Consus Group is currently the only Polish entity with such a wide and direct access to the emissions trading market, which enables us to sell allowances to our clients at maximum prices offered during the day. All exchange and clearing fees are covered by Consus from the fee it receives from the client for conducting a transaction.

Trading in European Union Allowances (EUAs) takes place on exchanges and OTC market based on the IETA, EFET, and ISDA agreements. There are two types of transactions conducted in the market: spot and futures.

What is a spot transaction?

Spot contract is a legally binding agreement which is a commitment to make delivery/accept delivery of a standardized quantity and quality of an asset, at a specific price, with delivery and payment, which expires on the day of settlement.
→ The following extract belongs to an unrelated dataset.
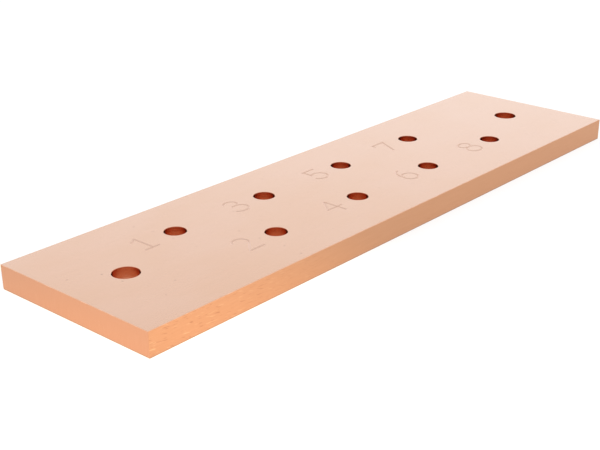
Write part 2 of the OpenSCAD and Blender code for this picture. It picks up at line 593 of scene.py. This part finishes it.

To be brief, the transaction involves exchanging allowances into cash (in euro). One condition to conduct this transaction is having an allowance account and the possibility of administering your allowances. The advantage of spot is getting cash allowances and vice versa in virtually no time.

What is a futures transaction?

Futures contract is a legally binding agreement which is a commitment to:

  • make delivery/accept delivery of a standardized quantity
  • and quality of an asset, at a specific price,
  • at a certain date in the future.

The remaining conditions of the contract are freely set by the counterparties in the bilateral market and standardized in the regulated market.
To sum up, on the day when a futures contract is concluded you do not have to have neither allowances nor cash, which you have to present on the “specified date” in the future. The advantage of a futures contract is the possibility to trade allowances an entity has only a right to, for instance sell allowances for 2010 already in 2009. Moreover, we can guarantee a price for an allowance, although we pay for it at a later date.